TIFF review: Enemies Of The State is so much stranger than fiction

Sonia Kennebeck crafts a compelling story of government overreach, legal brinksmanship and family ties stretched to the breaking point.

ENEMIES OF THE STATE DOC D: Sonia Kennebeck. U.S. 104 min. Sep 17, 9 pm, CityView. tiff.net Rating: NNNN

The mesmerizing new documentary from National Bird director Kennebeck occupies the middle ground between Capturing The Friedmans and Standard Operating Procedure, and if that sounds like a weird place to stand, well, it’s even weirder than you can imagine.

Kennebeck tells the story of Matthew DeHart, a former drone operator with the Air National Guard turned hacktivist for Anonymous. In 2010, when DeHart was 25, the family home was raided by police seeking evidence of child pornography: Matthew insisted the FBI was behind the operation, using the child-porn warrant to search his hard drives for high-value intelligence he’d been sent by a whistleblower within the intelligence community.

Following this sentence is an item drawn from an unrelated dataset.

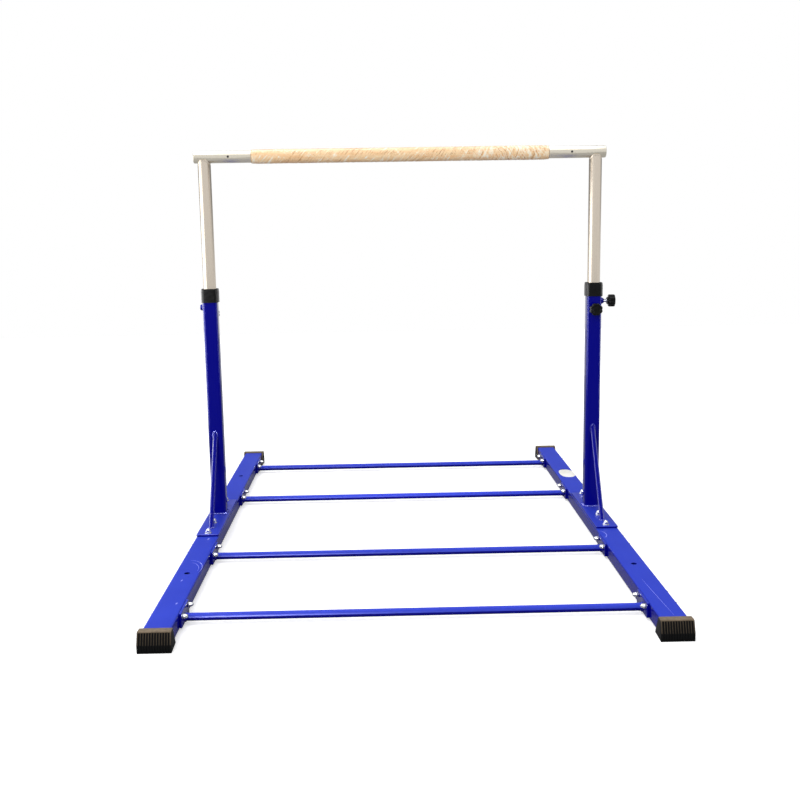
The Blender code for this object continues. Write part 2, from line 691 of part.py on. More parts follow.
def make_riser(stand, side):
    """Adds a riser: a round tube with its height holes, its saddle plug and its guide bush."""
    name, way = side
    radius = RISER_DIAMETER / 2
    bottom = RISER_BOTTOM - BAR_AXIS_HEIGHT
    top = -SADDLE_RISE
    mesh = extruded([circle(radius), circle(RISER_BORE / 2)], top - bottom)
    mesh.transform(Matrix.Translation((0, 0, (top + bottom) / 2)))
    place = (way * POST_X, 0, 0)
    riser = stand.add(f"{name}_riser", mesh, stand.steel, place, stand.carriage)
    bar_radius = END_TUBE_DIAMETER / 2 + GAP
    reach = radius + OVERRUN
    cope = cylinder(bar_radius + SADDLE_BAND, -reach, reach, TUBE_SIDES, ALONG_X)
    near, far = sorted((0, way * reach))
    # The holes lie with a flat upwards, so that no corner falls on an edge of the tube
    flat_up = Matrix.Rotation(math.pi / HEIGHT_HOLE_SIDES, 4, "X")
    drill = cylinder(HEIGHT_HOLE_DIAMETER / 2, near, far, HEIGHT_HOLE_SIDES, flat_up @ ALONG_X)
    places = [Matrix.Translation((0, 0, z - BAR_AXIS_HEIGHT)) for z in height_hole_places()]
    cuts = gathered((cope, [ALONG_Z]), (drill, places))
    stand.cut(riser, cuts, name="cope_and_height_holes")

    stem_radius = RISER_BORE / 2 - GAP
    depth = bar_radius + SADDLE_BAND + SADDLE_PLUG_DEPTH
    band = cylinder(bar_radius + SADDLE_BAND - GAP, -reach, reach, TUBE_SIDES, ALONG_X)
    saddle = stand.add(f"{name}_riser_saddle", band, stand.steel, place, stand.carriage)
    stand.cut(saddle, cylinder(radius, -depth, top), "INTERSECT", name="riser_outline")
    stand.cut(saddle, cylinder(stem_radius, -depth, -bar_radius), "UNION", name="stem")
    seat = cylinder(bar_radius, -reach, reach, TUBE_SIDES, ALONG_X)
    stand.cut(saddle, seat, name="seat")
    bolt_hole = cylinder(BAR_BOLT_DIAMETER / 2 + GAP, -depth - OVERRUN, 0, SCREW_SIDES)
    stand.cut(saddle, bolt_hole, name="bolt_hole")

    bush_radius = RISER_BORE / 2 - GAP
    side_length = UPRIGHT_BORE - 4 * GAP
    foot = extruded(
        [
            rounded_rectangle(side_length, side_length, UPRIGHT_CORNER - UPRIGHT_WALL),
            circle(bush_radius - BUSH_WALL / 2),
        ],
        BUSH_FLANGE,
    )
    foot.transform(Matrix.Translation((0, 0, bottom - GAP - BUSH_FLANGE / 2)))
    bush = stand.add(f"{name}_riser_bush", foot, stand.nylon, place, stand.carriage)
    sleeve = extruded([circle(bush_radius), circle(bush_radius - BUSH_WALL)], BUSH_LENGTH)
    sleeve.transform(Matrix.Translation((0, 0, bottom - GAP - BUSH_FLANGE / 2 + BUSH_LENGTH / 2)))
    stand.cut(bush, sleeve, "UNION", name="sleeve")


def make_bar(stand):
    """Adds the bar: core, end tubes, grip, film, plugs, and its bolts and set screws."""
    carriage = stand.carriage
    core_radius = CORE_DIAMETER / 2
    core_length = BAR_LENGTH - 2 * (PLUG_THICKNESS + GAP)
    outlines = [circle(core_radius, CORE_SIDES), circle(core_radius - CORE_WALL, CORE_SIDES)]
    core = stand.add(
        "bar_core",
        extruded(outlines, core_length, ALONG_X),
        stand.steel,
        parent=carriage,
    )
    bolt_radius = BAR_BOLT_DIAMETER / 2 + GAP
    through = cylinder(bolt_radius, -END_TUBE_DIAMETER, END_TUBE_DIAMETER, SCREW_SIDES)
    places = [Matrix.Translation((way * POST_X, 0, 0)) for way in (-1, 1)]
    stand.cut(core, gathered((through, places)), name="bolt_holes")

    grip_bore = core_radius + GAP
    sleeve = extruded(
        [circle(GRIP_DIAMETER / 2, GRIP_SIDES), circle(grip_bore, CORE_SIDES)], GRIP_LENGTH, ALONG_X
    )
    stand.add("bar_grip", sleeve, stand.beech, parent=carriage)
    film_bore = GRIP_DIAMETER / 2 + GAP
    film_outlines = [circle(film_bore + FILM_THICKNESS, GRIP_SIDES), circle(film_bore, GRIP_SIDES)]
    film = extruded(film_outlines, GRIP_LENGTH - 2 * FILM_INSET, ALONG_X)
    stand.add("grip_film", film, stand.film, parent=carriage)

    tube_middle = GRIP_LENGTH / 2 + GAP + END_TUBE_LENGTH / 2
    screw_x = BAR_LENGTH / 2 - SET_SCREW_INSET
    screw_radius = SET_SCREW_DIAMETER / 2
    for name, way in SIDES:
        outlines = [circle(END_TUBE_DIAMETER / 2), circle(core_radius + GAP, CORE_SIDES)]
        place = (way * tube_middle, 0, 0)
        tube = stand.add(
            f"{name}_bar_end_tube", extruded(outlines, END_TUBE_LENGTH, ALONG_X), stand.steel, place, carriage
        )
        bolt_x = way * POST_X
        flush = END_TUBE_DIAMETER / 2
        head = BAR_BOLT_HEAD_DIAMETER / 2
        shank = BAR_BOLT_DIAMETER / 2
        hole = [
            (0, flush + OVERRUN),
            (head + GAP, flush + OVERRUN),
            (head + GAP, flush - GAP),
            (bolt_radius, flush - GAP - head + shank),
            (bolt_radius, -flush - OVERRUN),
            (0, -flush - OVERRUN),
        ]
        countersunk = turned(hole, SCREW_SIDES)
        stand.cut(tube, countersunk, location=(bolt_x, 0, 0), name="bolt_hole")
        drill = cylinder(screw_radius + GAP, 0, flush + OVERRUN, FASTENER_SIDES, ALONG_Y)
        stand.cut(tube, drill, location=(way * screw_x, 0, 0), name="set_screw_hole")

        plug_radius = core_radius - CORE_WALL - GAP
        profile = [
            (0, PLUG_THICKNESS),
            (END_TUBE_DIAMETER / 2 * PLUG_FACE_SHARE, PLUG_THICKNESS),
            (END_TUBE_DIAMETER / 2, PLUG_EDGE),
            (END_TUBE_DIAMETER / 2, 0),
            (plug_radius, 0),
            (plug_radius, -PLUG_DEPTH),
            (0, -PLUG_DEPTH),
        ]
        turn = Vector((way, 0, 0)).to_track_quat("Z", "Y").to_matrix().to_4x4()
        stand.add(
            f"{name}_bar_end_plug",
            turned(profile, CORE_SIDES, turn),
            stand.steel,
            (way * (BAR_LENGTH / 2 - PLUG_THICKNESS), 0, 0),
            carriage,
        )
        profile = [
            (0, 0),
            (head, 0),
            (shank, shank - head),
            (shank, -BAR_BOLT_LENGTH),
            (0, -BAR_BOLT_LENGTH),
        ]
        stand.add(
            f"{name}_bar_bolt", turned(profile, SCREW_SIDES), stand.zinc, (bolt_x, 0, flush - GAP), carriage
        )

        seat = core_radius + GAP
        screw = cylinder(screw_radius, seat, seat + SET_SCREW_LENGTH, FASTENER_SIDES, ALONG_Y)
        stand.add(f"{name}_set_screw", screw, stand.zinc, (way * screw_x, 0, 0), carriage)


def lobed_outline(radius):
    """Returns the knob's outline: a circle with an even ring of finger flutes."""
    points = []
    count = KNOB_LOBES * KNOB_LOBE_POINTS
    for i in range(count):
        angle = math.tau * i / count
        wave = (1 - math.cos(KNOB_LOBES * angle)) / 2
        reach = radius - KNOB_FLUTE_DEPTH * (1 - wave) ** 2
        points.append((reach * math.cos(angle), reach * math.sin(angle)))
    return points


def make_screw_and_knob(stand, name, seat, direction, boss_length, room, tip):
    """Adds a hand screw and its knob.

    seat is the middle of the post's face, room the gap between the knob and the boss,
    and tip the distance from the post's axis to the screw's end.
    """
    turn = direction.to_track_quat("Z", "Y").to_matrix().to_4x4()
    hub = seat + direction * (GAP + boss_length + room)
    half = UPRIGHT_WIDTH / 2
    hub_distance = half + GAP + boss_length + room
    bore_end = hub_distance + KNOB_BORE_DEPTH - 2 * SCREW_RUN_GAP
    rod = cylinder(SCREW_DIAMETER / 2, tip - half, bore_end - half, SCREW_SIDES, turn)
    stand.add(f"{name}_screw", rod, stand.zinc, seat)

    body = extruded([lobed_outline(KNOB_DIAMETER / 2)], KNOB_THICKNESS - KNOB_HUB_LENGTH)
    body.transform(Matrix.Translation((0, 0, (KNOB_THICKNESS + KNOB_HUB_LENGTH) / 2)))
    body.transform(turn)
    knob = stand.add(f"{name}_knob", body, stand.plastic, hub)
    soften(knob, KNOB_EDGE, 1, KNOB_EDGE_ANGLE)
    collar = cylinder(KNOB_HUB_DIAMETER / 2, 0, KNOB_HUB_LENGTH + OVERRUN, SCREW_SIDES, turn)
    stand.cut(knob, collar, "UNION", name="hub")
    bore = cylinder(SCREW_DIAMETER / 2 + SCREW_RUN_GAP, -OVERRUN, KNOB_BORE_DEPTH, SCREW_SIDES, turn)
    stand.cut(knob, bore, name="bore")


def make_screws(stand):
    """Adds the right post's locating screw and the clamp screw of each post."""
    half = UPRIGHT_WIDTH / 2
    riser = RISER_DIAMETER / 2
    outward = Vector((1, 0, 0))
    seat = Vector((POST_X + half, 0, LOCATING_SCREW_HEIGHT))
    room = LOCATING_TRAVEL + GAP
    make_screw_and_knob(
        stand, "right_locating", seat, outward, LOCATING_BOSS_LENGTH, room, riser + SCREW_TIP_GAP
    )
    for name, way in SIDES:
        towards = Vector((0, -way, 0))
        seat = Vector((way * POST_X, 0, CLAMP_SCREW_HEIGHT)) + towards * half
        room = CLAMP_TIGHTEN_TRAVEL + GAP
        tip = riser + GAP + CLAMP_TIGHTEN_TRAVEL
        make_screw_and_knob(stand, f"{name}_clamp", seat, towards, CLAMP_BOSS_LENGTH, room, tip)


SIDES = (("left", -1), ("right", 1))
ENDS = (("front", -1), ("rear", 1))


def main():
    """Builds the whole training bar."""
    clear_scene()
    stand = Stand()
    for side in SIDES:
        make_beam(stand, side)
        for end in ENDS:
            make_end_cap(stand, side, end)
        make_plate_bolts(stand, side)
        make_post(stand, side)
        make_riser(stand, side)
    for name, offset in crossbar_offsets():
        make_crossbar(stand, name, offset)
    make_bar(stand)
    make_screws(stand)


main()
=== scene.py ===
"""The looks of a junior gymnastics training bar.

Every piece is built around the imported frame, in metres: +X runs along the bar, +Y along
the base beams away from the user, and +Z up. The stand is blue enamelled steel, the
posts telescope on bright steel risers, and the wooden grip is still wound in clear film.
"""

import logging
import math
from collections.abc import Iterable, Sequence
from dataclasses import dataclass
from enum import Enum
from typing import ClassVar

import bmesh
import bpy
from mathutils import Matrix, Vector, noise


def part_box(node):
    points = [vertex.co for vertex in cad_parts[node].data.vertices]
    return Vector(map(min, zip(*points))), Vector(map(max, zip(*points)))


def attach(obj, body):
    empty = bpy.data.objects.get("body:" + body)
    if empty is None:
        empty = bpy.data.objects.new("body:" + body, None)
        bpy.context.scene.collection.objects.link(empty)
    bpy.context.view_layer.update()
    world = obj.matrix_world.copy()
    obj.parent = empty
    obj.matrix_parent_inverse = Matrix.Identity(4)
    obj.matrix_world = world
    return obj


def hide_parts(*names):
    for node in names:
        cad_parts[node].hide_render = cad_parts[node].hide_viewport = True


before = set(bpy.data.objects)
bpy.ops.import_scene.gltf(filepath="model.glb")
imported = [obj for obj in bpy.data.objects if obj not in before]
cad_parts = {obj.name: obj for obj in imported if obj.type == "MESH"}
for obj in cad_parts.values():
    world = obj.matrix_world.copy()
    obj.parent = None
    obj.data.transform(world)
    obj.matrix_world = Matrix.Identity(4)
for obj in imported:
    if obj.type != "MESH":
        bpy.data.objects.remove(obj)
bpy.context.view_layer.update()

LOG = logging.getLogger("training_bar")
MM = 0.001
OVERRUN = 2 * MM
FIT = 0.3 * MM
BASE = "base"
BAR = "bar"

MADE: dict[str, bpy.types.Material] = {}

Pair = tuple[float, float]
Triple = tuple[float, float, float]
Ring = list[Vector]
Shape = bmesh.types.BMesh
Socket = bpy.types.NodeSocket
Colour = Socket | str | tuple


class Where(Enum):
    """A place on the stand that names of its parts start with."""

    def named(self, part: str) -> str:
        """Returns a part's name with this place before it."""
        return f"{self.name.lower()}_{part}"


class Side(Where):
    """The two posts, as the user sees them."""

    LEFT = -1
    RIGHT = 1


class End(Where):
    """The two ends of the base, the front one nearer to the user."""

    FRONT = -1
    REAR = 1


class Along(Enum):
    """The way that a finish's grain runs."""

    X = 0
    Y = 1
    Z = 2


class Job(Enum):
    """What a tool does to the shape that it is used on."""

    CUT = "DIFFERENCE"
    MEET = "INTERSECT"
    JOIN = "UNION"


def linear(code: str) -> tuple[float, float, float, float]:
    """Turns an sRGB colour into the linear one that a shader takes.

    Args:
        code: The colour as six hexadecimal digits.

    Returns:
        The linear red, green and blue, and an alpha of 1.
    """
    channels = [int(code[i : i + 2], 16) / 255 for i in (0, 2, 4)]
    red, green, blue = (c / 12.92 if c <= 0.04045 else ((c + 0.055) / 1.055) ** 2.4 for c in channels)
    return red, green, blue, 1.0


def feed(tree: bpy.types.NodeTree, slot: Socket, value: object) -> None:
    """Links an input to a socket, or sets it to a number or a hex colour.

    Args:
        tree: The node tree.
        slot: The input.
        value: The socket, number or colour.
    """
    if isinstance(value, Socket):
        tree.links.new(value, slot)
    else:
        slot.default_value = linear(value) if isinstance(value, str) else value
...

Matthew’s parents Paul and Leann believed their son, standing by him as he spent nearly two years in prison – where, he says, he was subjected to the sort of inhuman treatment used to torture prisoners. (There’s no record of any of this, but of course there wouldn’t be.) When Matthew was released, the family fled to Canada in 2014 to claim political asylum – and the story gets even stranger from there.

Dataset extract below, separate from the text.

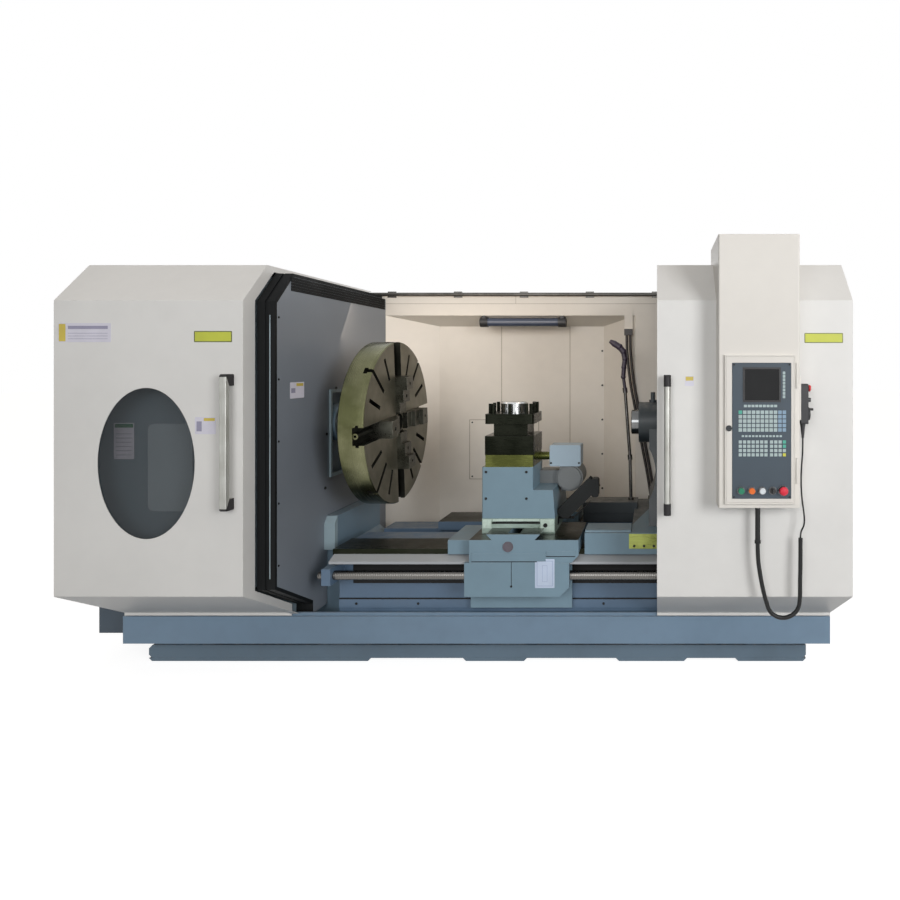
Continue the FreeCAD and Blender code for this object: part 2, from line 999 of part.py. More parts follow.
def chuck_body():
    back = chuck_face - chuck_thickness
    profile = [
        (back, spindle_bore + 1),
        (back, chuck_radius - chuck_chamfer),
        (back + chuck_chamfer, chuck_radius),
        (chuck_face - chuck_chamfer, chuck_radius),
        (chuck_face, chuck_radius - chuck_chamfer),
        (chuck_face, spindle_bore + 1),
    ]
    body = turned(profile, V(0, 0, spindle_z), X_AXIS)
    beyond = spindle_z + chuck_radius + 1
    tools = []
    for i in range(4):
        turn = chuck_phase + 90 * i
        for half, low, high in jaw_section(channel_depth, channel_width, tongue_depths, 0):
            channel = box(low, high, -half, half, spindle_z + channel_inner, beyond)
            tools.append(turned_about_spindle(channel, turn))
        for angle in slot_angles:
            outer = slot_outer if angle != 45 else chuck_radius + 1
            for half, low, high in (
                (slot_width / 2, chuck_face - slot_depth, chuck_face),
                (slot_under_width / 2, chuck_face - slot_depth, chuck_face - slot_under_depth),
            ):
                slot = box(low, high, -half, half, spindle_z + slot_inner, spindle_z + outer)
                tools.append(turned_about_spindle(slot, turn + angle))
    body = cut(body, Part.makeCompound(tools))
    screws = []
    screw_x = chuck_face - jaw_screw_depth
    for i in range(4):
        top = spindle_z + jaw_screw_end
        screw = rod_z(screw_x, 0, spindle_z + channel_inner + 4, top, jaw_screw_radius)
        socket = box(screw_x - 7, screw_x + 7, -7, 7, top - 20, top)
        screws.append(turned_about_spindle(screw.cut(socket), chuck_phase + 90 * i))
    return fused(body, *screws)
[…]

Why did only one law-enforcement officer ever have access to Matthew’s computer? Why were police unable to provide unaltered transcripts of Matthew’s web chats with the minors he supposedly lured online? Why, if the likes of Anonymous, Wikileaks and Julian Assange championed his cause, did it never break into the larger public sphere?

Taking a cue from the elliptical work of director Errol Morris – who made The Thin Blue Line and Standard Operating Procedure, and who acts as an executive producer here – Enemies Of The State mixes stylized re-enactments, with actors lip-synching to archival recordings of interrogations and hearings, with more recent interviews with the DeHarts.

Kennebeck and editor Maxine Goedicke craft a compelling story of government overreach, legal brinksmanship and family ties stretched to the breaking point. The narrative is straight out of a paranoid thriller: how far would the state go to keep a terrible secret from getting out? But the stakes are painfully real: how far would parents go to keep their son safe?

Enemies Of The State offers a clear answer to one of those questions, at least, and leaves many, many others hanging by design. Like I said, this story is stranger than you can imagine.